Renee Lucas, SVP of Member Experience, Clearview FCU

experience component. Another survey tool, which will debut in June, will gather Net Promoter Score and Member Effort Scores.

“We want to put the correct focus on the parts of the member journey that most directly impact the member relationship” Lucas says.

Finally, no member experience strategy is complete if it doesn’t address complaint resolution, which is all too often memorable for the wrong reasons. Clearview is re-engineering its issue resolution processes to minimize hand-offs and call-backs and work toward single-call settlement. Along those lines, it refreshed its auto-attendant and menu to enable members to more quickly reach a member advocate.

The Next Step

Communication underpins the success of a strategy that involves so many moving parts, people, and processes. In that vein, executives and pillar champions at Clearview are diligent about informing the staff on progress and future plans.

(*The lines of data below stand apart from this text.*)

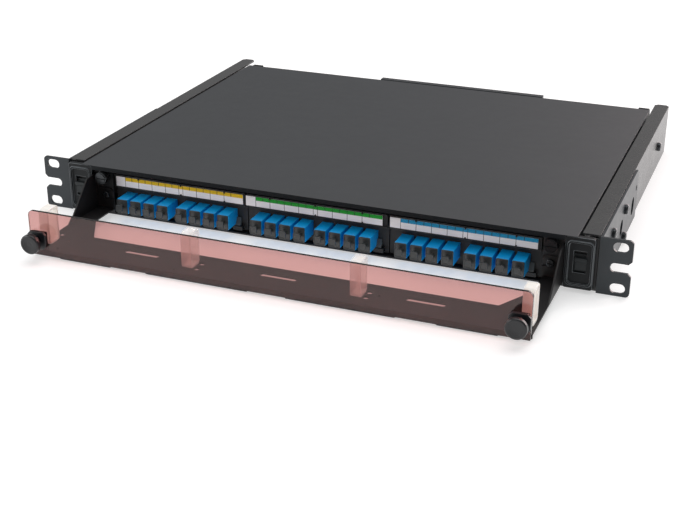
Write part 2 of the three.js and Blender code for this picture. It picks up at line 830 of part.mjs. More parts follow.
const SIDES = { left: -1, right: 1 };
for (const [name, side] of Object.entries(SIDES)) {
  add(`${name}_rail`, rail(side), FINISH.railCoat);
  add(`${name}_rack_ear`, rackEar(side), FINISH.earCoat);
  add(`${name}_runner`, runner(side), FINISH.zincSteel);
  add(`${name}_bezel`, bezel(side), FINISH.blackPlastic);
  add(`${name}_latch_slide`, latchSlide(side), FINISH.blackPlastic);
  add(`${name}_knob`, pullKnob(side), FINISH.knobPlastic);
  add(`${name}_knob_base`, knobBase(side), FINISH.knobPlastic);
}
add('drawer_tray', drawerTray(), FINISH.drawerCoat);
add('top_cover', topCover(), FINISH.coverCoat);
add('fibre_tray', fibreTray(), FINISH.creamMoulding);
add('cable_bracket', cableBracket(), FINISH.coverCoat);

for (let index = 0; index < MODULE.count; index += 1) {
  const number = index + 1;
  add(`module_${number}`, adapterModule(index), FINISH.modulePlate);
  add(`label_strip_${number}`, labelStrip(index), FINISH.paperLabel);
  for (const [letter, groupSide] of [['a', -1], ['b', 1]]) {
    add(`adapters_${number}${letter}`, adapterGroup(index, groupSide), FINISH.bluePlastic);
    adapterOffsets(groupSide).forEach((offset, i) => {
      add(`dust_cap_${number}${letter}${i + 1}`, dustCap(moduleCentre(index) + offset), FINISH.smokePlug);
    });
  }
}

add('cord_tray', cordTray(), FINISH.trayCoat);
RING.xs.forEach((x, i) => add(`cord_ring_${i + 1}`, cordRing(x), FINISH.frostedRing));
add('clear_cover', clearCover(), FINISH.roseAcrylic);

export default box1U;
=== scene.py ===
import logging
import math
from contextlib import contextmanager
from dataclasses import dataclass
from enum import Enum
from typing import Callable, Iterator

import bmesh
import bpy
from mathutils import Matrix, Vector


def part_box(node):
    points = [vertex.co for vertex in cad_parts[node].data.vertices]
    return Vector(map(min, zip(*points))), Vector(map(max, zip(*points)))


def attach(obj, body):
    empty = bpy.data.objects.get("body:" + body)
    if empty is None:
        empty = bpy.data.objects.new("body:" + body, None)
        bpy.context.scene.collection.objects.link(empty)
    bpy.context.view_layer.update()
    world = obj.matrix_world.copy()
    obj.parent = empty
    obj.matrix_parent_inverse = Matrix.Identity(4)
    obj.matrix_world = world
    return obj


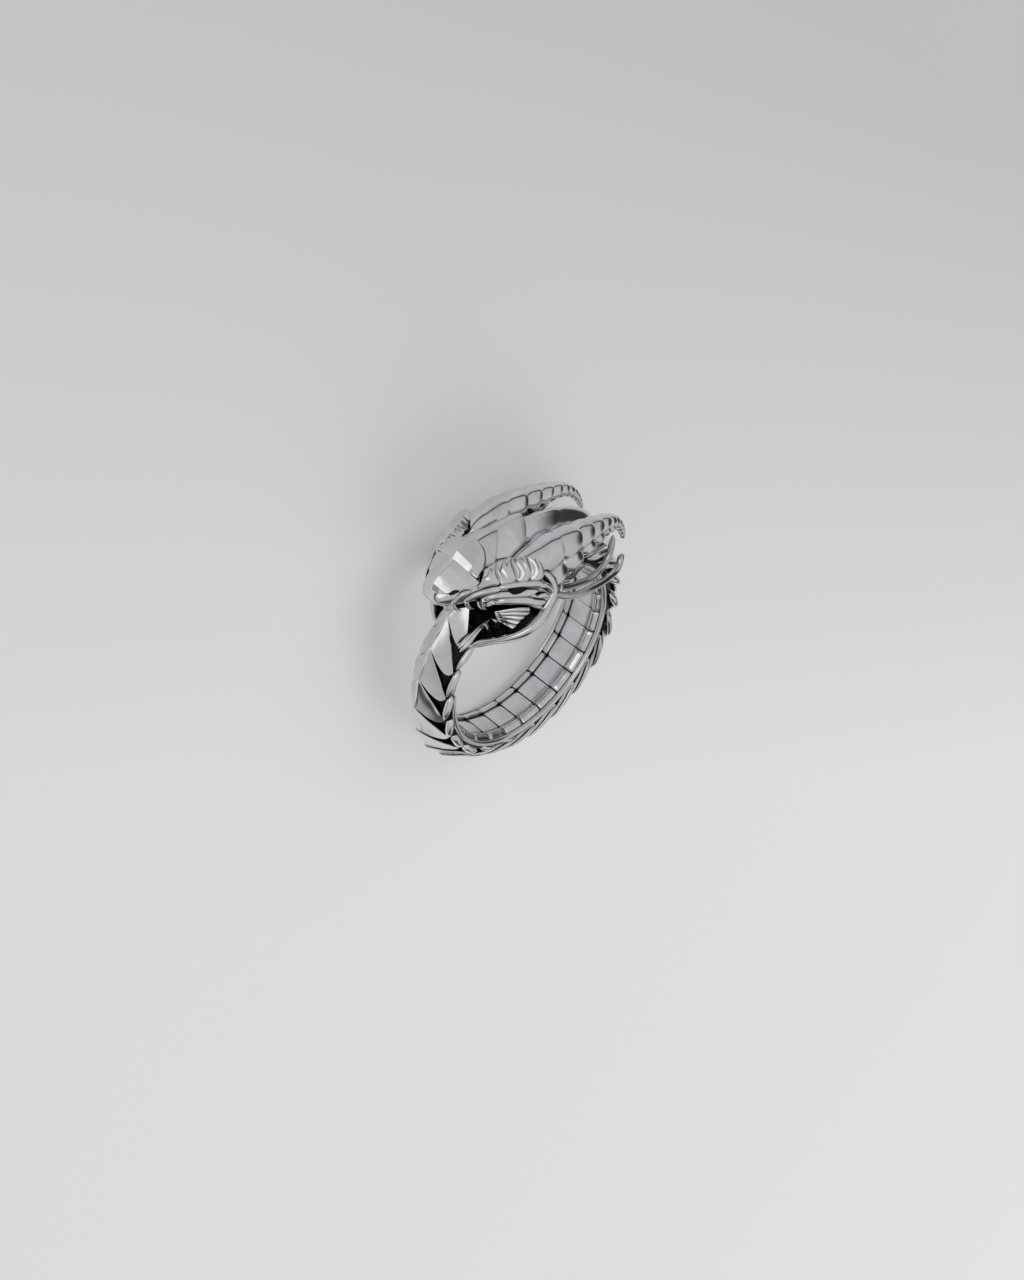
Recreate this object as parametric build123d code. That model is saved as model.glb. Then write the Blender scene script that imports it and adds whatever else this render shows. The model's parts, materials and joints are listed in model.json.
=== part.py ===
"""A cast silver ring in the form of a dragon that bites its own tail.

The metal is one solid. The dragon's body is the band: belly plates inside, ridged back scales
outside, a smooth rail and a row of beads on each side. The head lies across the top of the ring,
its lower jaw follows the finger hole, and the thin tail runs between the jaws.

The ring is built upright, in its own polar frame, and laid on its side at the end. An angle is
counted from the top of the head (+Y) towards the neck (+X), so the snout has negative angles and
the tail comes back to the mouth near 320 degrees. Z is the finger's axis. Sizes are millimetres.
"""

import os
from math import atan2, cos, degrees, pi, radians, sin
from typing import NamedTuple

from build123d import *

# Driving sizes of the finger hole and the band
FINGER_RADIUS = 9.9
PLATE_HALF_WIDTH = 1.4
PILLOW_WIDTH = 0.7
PILLOW_DROP = 0.35
RAIL_RADIUS = 0.27
RAIL_GAP = 0.12
SHOULDER_HEIGHT = 1.5
SHOULDER_HALF_WIDTH = 2.25
CORE_RIDGE_HEIGHT = 2.7
GROOVE_WIDTH = 0.2
GROOVE_DEPTH = 0.28
SLOT_REACH = 1.0

# Driving sizes of the back scales, the beads and the places where the body starts and ends
SCALE_PITCH = 15.0
FIRST_APEX = 35.5
SCALE_COUNT = 20
SCALE_SWEEP = 21.0
SCALE_RISE = 0.7
SCALE_UNDERCUT = 3.0
SIDE_SHARE = 0.65
NECK_RIDGE = 5.15
TAIL_RIDGE = 3.6
NECK_EDGE_HEIGHT = 2.7
TAIL_EDGE_HEIGHT = 1.9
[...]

They provide weekly updates as well share messages from the CEO or other members of senior management via the credit union’s Member Experience intranet home page. And they encourage all departments to incorporate the strategy’s objectives into every project and meeting.

On the horizon is research to identify a knowledge-based system to help staff overcome the challenges of learning the technical, product, and the process knowledge required to provide a frictionless operation.

“We want to improve the business account opening process” Lucas says. “A new website design also is in the works, and we are looking at various employee engagement changes such as volunteer programs and monthly surprise and delight moments.”

All of this plus Clearview is opening a new financial center in Moon Township this July. Anything in the name of next-level member experience.